Here, Y is the label and X is the most informative feature with largest information gain.

Example

For example, when feature $x_j$ is found the most informative feature currently, list feature $x_j$ and label $y$ for all the training data:

instance $x_j$ $y$
1 1 0
2 2 0
3 3 1
4 2 1
5 4 0

And in an example, we can find the information gain of splitting with condition $x_j < 2$, we can list that condition based on $\mathbb{1}_{{ x_j < 2 }}$

instance $x_j$ $\mathbb{1}_{{ x_j < 2 }}$ $y$
1 1 1 0
2 2 0 0
3 3 0 1
4 2 0 1
5 4 0 0

Thus:

\[\begin{aligned} H(Y) = \sum_{y}^{\{0, 1\}}p_{\{Y = y\}} log_2(\frac{1}{p_y}) \\ \end{aligned}\]

Where:

\[\begin{aligned} p_{\{Y = 0\}} &= \frac{3}{5} \\ p_{\{Y = 1\}} &= \frac{2}{5} \\ \end{aligned}\]

So:

\[\begin{aligned} H(Y) &= \sum_{y}^{\{0, 1\}}p_{\{Y = y\}} log_2(\frac{1}{p_y}) \\ &= -\frac{3}{5}log_2(\frac{3}{5}) - \frac{2}{5}log_2(\frac{2}{5}) \end{aligned}\]

And:

\[\begin{aligned} H(Y \vert X_j) &= \sum_{x}^{\{ 0, 1 \}}p_{\{ X_j = x \}} H(Y \vert X_j=x) \\ \end{aligned}\]

Where:

\[\begin{aligned} H(Y \vert X_j = x) &= - \sum_{y}^{\{0, 1\}}{p_{\{Y=y\} \vert \{X_j=x\}} log_2(p_{\{Y=y\} \vert \{X_j=x\}})} \end{aligned}\]

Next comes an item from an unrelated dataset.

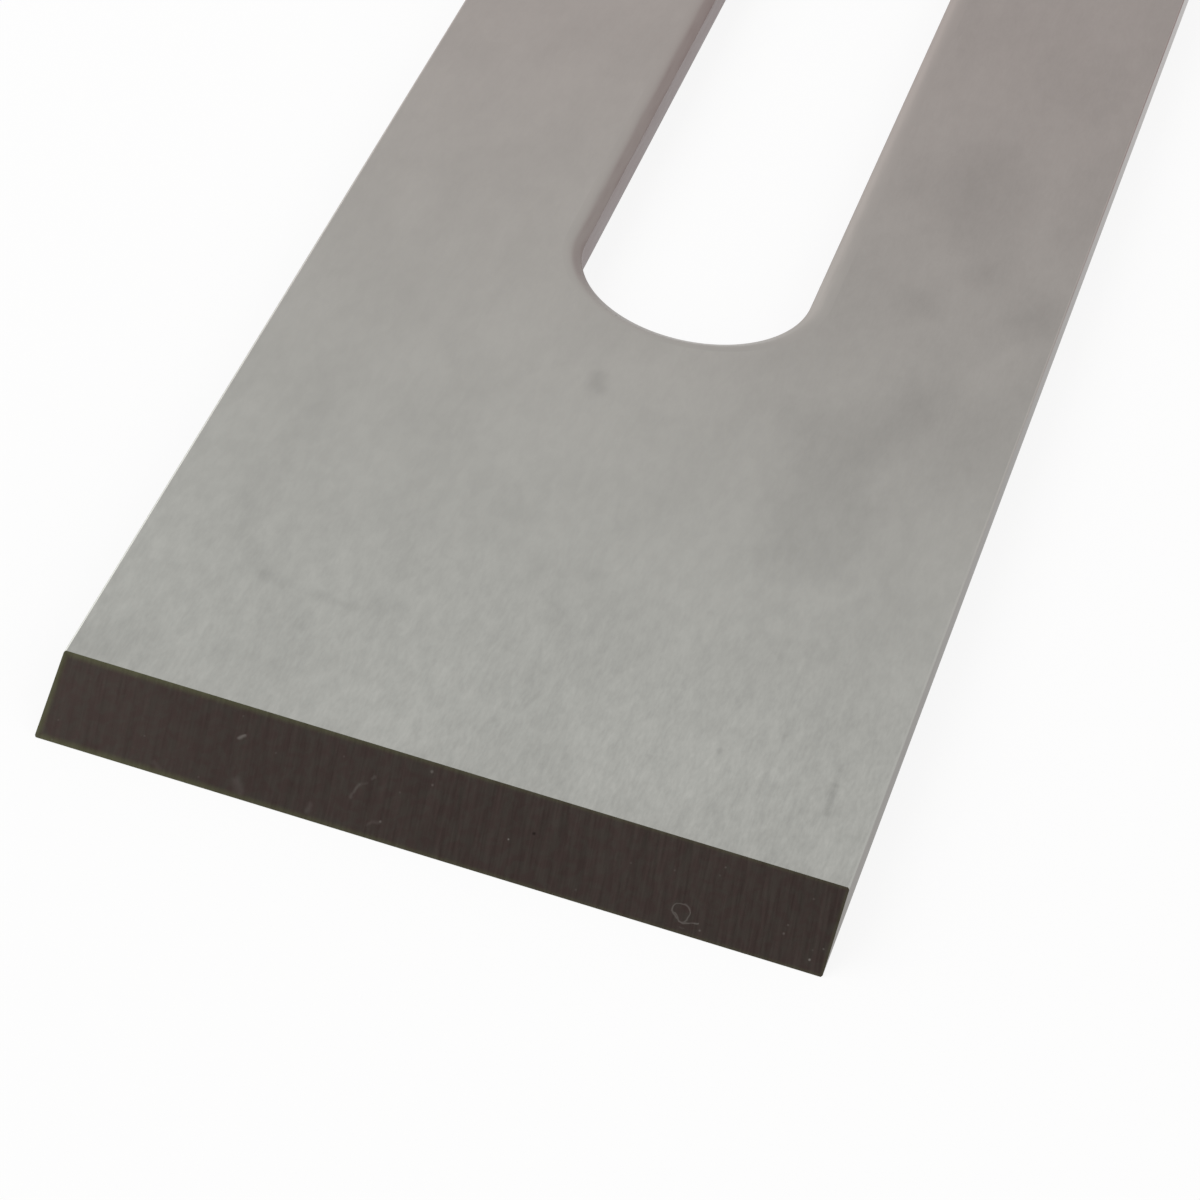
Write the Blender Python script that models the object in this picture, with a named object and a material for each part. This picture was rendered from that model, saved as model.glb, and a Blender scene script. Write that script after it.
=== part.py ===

Here, $X_ j$ is just an alias for $\mathbb{1}_ {{ x_ j < 2 }}$. So the probability of $p_ {{ X_ j = x }}$ is actually $p_ {{ \mathbb{1}_ {{ x_ j < 2 }} = x }}$

\[\begin{aligned} p_{\{X_j=0\}} &= \frac{4}{5} \\ p_{\{X_j=1\}} &= \frac{1}{5} \\ p_{\{Y=0\} \vert \{X_j=0\}} &= \frac{1}{2} \\ p_{\{Y=1\} \vert \{X_j=0\}} &= \frac{1}{2} \\ p_{\{Y=0\} \vert \{X_j=1\}} &= 1 \\ p_{\{Y=1\} \vert \{X_j=1\}} &= 0 \\ \end{aligned}\]

So,

\[\begin{aligned} H(Y \vert X_j = 0) &= - \sum_{y}^{\{0, 1\}}{p_{\{Y=y\} \vert \{X_j=0\}} log_2(p_{\{Y=y\} \vert \{X_j=0\}})} \\ &= - \frac{1}{2}log_2(\frac{1}{2}) - \frac{1}{2}log_2(\frac{1}{2}) \\ &= -1 \\ H(Y \vert X_j = 1) &= - \sum_{y}^{\{0, 1\}}{p_{\{Y=y\} \vert \{X_j=1\}} log_2(p_{\{Y=y\} \vert \{X_j=1\}})} \\ &= - 1log_2(1) - 0log_2(0) \\ &= 0 \end{aligned}\] \[\begin{aligned} H(Y \vert X_j) &= \sum_{x}^{\{ 0, 1 \}}p_{\{ X_j = x \}} H(Y \vert X_j=x) \\ &= - \frac{4}{5} \end{aligned}\]

Choice of Threshold

To make the algorithm simpler, the process above of finding threshold $x_j < x_{threshold}$ can be run for all $x_{threshold}$ in the training set instances. But a more efficient way is sort the training set based on feature $x_j$ and traversing all the discontinuous label value as possible threshold.